Quem também entrega uma atuação digna de nota é Isis Valverdade, que demonstra ter chegado à sua maturidade artística, trabalhando diferentes níveis e matizes de emoções, indo, gradualmente, da vivacidade juvenil à amargura de forma absolutamente crível. Além deles, outros nomes conhecidos também estão muito bem, mesmo em papéis com menos tempo de tela, como Mariana Lima – como sempre, impecável, destacando-se em todas as cenas em que aparece -, Caco Ciocler – que sabe dar vida a uma personagem odiosa como poucos -, Silvio Guindane – que, apesar de ser mais conhecido por seus trabalhos cômicos, mostra-se muito seguro em cenas dramáticas – e Leandro Hassum – que, interpretando Carlos Imperial, conseguiu se afastar da própria figura e evitar cair na caricatura mesmo mantendo sua veia cômica.

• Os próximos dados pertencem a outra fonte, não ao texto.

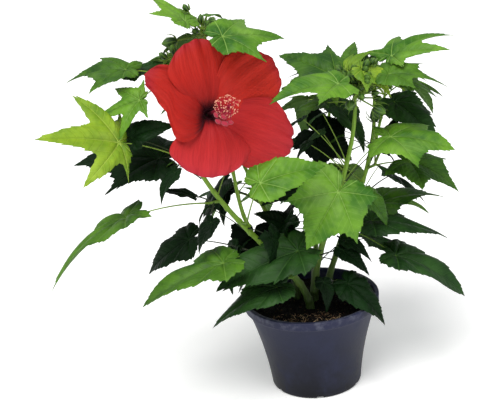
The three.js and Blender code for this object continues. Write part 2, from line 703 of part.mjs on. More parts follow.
// The green cup behind the petals and the stalk that carries it
function calyxSolid(frame) {
  const behind = (share) => frame.throat.clone().addScaledVector(frame.axis, -CALYX_LENGTH * share);
  const cupRadius = (share) => CALYX_NECK + CALYX_RADIUS * Math.sin(share * 1.9);
  const cup = tube(CALYX_ROWS.map(behind), cupRadius, CALYX_SIDES);
  const end = behind(0.9);
  const lead = end.clone().sub(curves.inner_bough.getPoint(PEDUNCLE_AT));
  lead.z -= PEDUNCLE_DIP;
  lead.normalize();
  const foot = footOn('inner_bough', PEDUNCLE_AT, lead, PEDUNCLE_RADII[0]);
  const knee = foot.clone().addScaledVector(lead, foot.distanceTo(end) * 0.5);
  const rows = new THREE.QuadraticBezierCurve3(foot, knee, end).getPoints(5);
  return cup.add(tube(rows, (share) => between(PEDUNCLE_RADII, share), COLUMN_SIDES));
}

function bloom() {
  const frame = bloomFrame();
  return BLOOM.petals.map((petal) => petalSolid(frame, petal))
    .reduce((sum, petal) => sum.add(petal))
    .add(columnSolid(frame))
    .add(calyxSolid(frame));
}

// Assembly
const FINISHES = {
  pot: { color: 0x3c3e50, roughness: 0.5 },
  soil: { color: 0x1d1611, roughness: 0.95 },
  cane: { color: 0x5d8a3a, roughness: 0.6 },
  leaves: { color: 0x3f7d2c, roughness: 0.55 },
  bloom: { color: 0xb8252c, roughness: 0.6 },
};

const plant = new THREE.Group();

function place(name, solid, finish) {
  const mesh = new THREE.Mesh(geometryOf(solid),
    new THREE.MeshStandardMaterial({ ...FINISHES[finish], metalness: 0 }));
  mesh.name = name;
  plant.add(mesh);
}

Object.keys(LIMBS).forEach(growLimb);
const flower = largest(bloom());
const masses = MASSES.map(startMass);
const flowerPiece = { name: 'bloom', body: flower };
const othersOf = (mass) => [flowerPiece, ...masses.filter((other) => other !== mass)];

const growOrgan = (mass, item) => {
  const start = shootPoint(mass.shoot, item.at);
  return item.blade ? leafSolid(start, item) : budSolid(start, item);
};

masses.forEach((mass) => {
  [...(mass.leaves ?? []), ...(mass.buds ?? [])]
    .forEach((item) => addOrgan(mass, growOrgan(mass, item), othersOf(mass), false));
});

// Seeded leaves are added in turn, one from each mass, so that each gets its share of the room
const waiting = masses.map((mass, order) => {
  const draw = random(SEED + order);
  return [...spreadLeaves(mass, draw), ...spreadBuds(mass, draw)];
});
const rounds = Math.max(...waiting.map((items) => items.length));
for (let round = 0; round < rounds; round += 1) {
  masses.forEach((mass, order) => {
    const item = waiting[order][round];
    if (item) addOrgan(mass, growOrgan(mass, item), othersOf(mass), true);
  });
}

place('pot', pot(), 'pot');
place('soil', soil(), 'soil');
Object.entries(limbSolids).forEach(([name, solid]) => place(name, solid, 'cane'));
place('bloom', flower, 'bloom');
masses.forEach((mass) => place(mass.name, largest(mass.body), 'leaves'));

export default plant;
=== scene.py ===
"""Hardy hibiscus shrub in its nursery pot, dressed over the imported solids.

Lengths are millimetres until a mesh is made, and +Z is up. The limbs, shoots, stalks and leaf
outlines follow the same sizes and the same seeded rule as the part's solids.
"""
import json
import math

import bpy
import numpy as np
from mathutils import Matrix

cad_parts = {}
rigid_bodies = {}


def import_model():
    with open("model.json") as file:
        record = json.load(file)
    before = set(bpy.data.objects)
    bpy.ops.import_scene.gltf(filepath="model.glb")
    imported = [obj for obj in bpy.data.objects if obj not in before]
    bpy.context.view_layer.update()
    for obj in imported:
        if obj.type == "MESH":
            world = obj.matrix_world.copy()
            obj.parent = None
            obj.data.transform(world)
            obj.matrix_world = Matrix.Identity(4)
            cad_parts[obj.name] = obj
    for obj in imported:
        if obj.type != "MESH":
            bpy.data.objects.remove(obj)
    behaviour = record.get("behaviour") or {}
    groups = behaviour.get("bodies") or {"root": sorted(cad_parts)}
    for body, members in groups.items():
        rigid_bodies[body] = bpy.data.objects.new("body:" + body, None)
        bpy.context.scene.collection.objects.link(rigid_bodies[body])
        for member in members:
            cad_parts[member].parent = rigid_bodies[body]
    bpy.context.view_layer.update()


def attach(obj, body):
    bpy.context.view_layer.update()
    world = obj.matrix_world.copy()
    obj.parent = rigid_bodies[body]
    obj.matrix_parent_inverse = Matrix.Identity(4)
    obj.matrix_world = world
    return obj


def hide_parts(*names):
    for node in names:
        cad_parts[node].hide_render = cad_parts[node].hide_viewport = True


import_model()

MM = 0.001
X, Y, Z = np.eye(3)

# Sizes shared with the solids

POT_HEIGHT = 155
FOOT_RADIUS = 77
FOOT_EDGE = 6
RIM_RADIUS = 112
COLLAR_HEIGHT = 15
COLLAR_STEP = 2.5
LIP = 7
LIP_ROLL = 1.8
WALL = 3
WALL_SPREAD = (14, 18)
NOTCHES = 6
NOTCH_WIDTH = 11
NOTCH_HEIGHT = 4
SOIL_TOP = 141.5
GAP = 0.3

LIMBS = {
    "left_cane": {"route": [(-4, -25), (-4, -25, 232), (-212, -84, 366), (-182, -2, 530)],
                  "radii": (6.2, 2.6)},
    "inner_bough": {"on": "left_cane", "at": 0.42, "radii": (3.4, 2.1),
                    "route": [(-116, -30, 345), (-110, 5, 500), (-133, 18, 588)]},
    "middle_cane": {"route": [(5, 2), (5, 2, 240), (80, -8, 350), (90, 0, 470)],
                    "radii": (6.4, 2.8)},
    "right_cane": {"route": [(26, 16), (26, 16, 205), (126, 46, 320), (126, 50, 468)],
                   "radii": (5.8, 2.4)},
    "back_cane": {"route": [(8, 34), (8, 34, 225), (42, 88, 320), (58, 116, 436)],
                  "radii": (5.2, 2.3)},
    "back_left_cane": {"route": [(-22, 22), (-22, 22, 225), (-95, 100, 320), (-112, 126, 436)],
                       "radii": (5.2, 2.3)},
    "back_right_cane": {"route": [(34, 44), (34, 44, 210), (122, 122, 295), (152, 148, 428)],
                        "radii": (5.2, 2.3)},
}
FOOT_FLARE = 1.6
FLARE_FALL = 14
TAPER = 0.85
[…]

Com isso, Simonal é, sem dúvidas, uma produção que se destaca no cenário nacional pela união de todos os aspectos que a compõem. A direção é certeira, a reconstituição de época é impressionantemente precisa banhando o público com uma lustrosa nostalgia, o figurino – de Kika Lopes – é um show à parte, as atuações dispensam comentários, a trilha sonora repleta de clássicos da MPB quase exige que a audiência cante junto, a cinematografia exibe uma aura saudosista que traga quem está assistindo para os anos 60 e 70, e o roteiro, eficiente e bem-acabado – apesar de ter de recorrer a alguns breves momentos de exposição para, por exemplo, explicar para o espectador mais jovem a importância de Carlos Imperial no meio musical brasileiro -, felizmente, não comete o maior e mais comum erro das cinebiografias brasileiras: o excesso de condescendência com o biografado – mal que acometeu o aguardado “Elis”, por exemplo. Ou seja, trata-se de um longa biográfico que busca absolver de uma acusação controversa sem negar ou esconder os defeitos de seu protagonista, um ídolo que foi destruído pela arrogância e pelo racismo, tornando-se um “exilado dentro do próprio país”.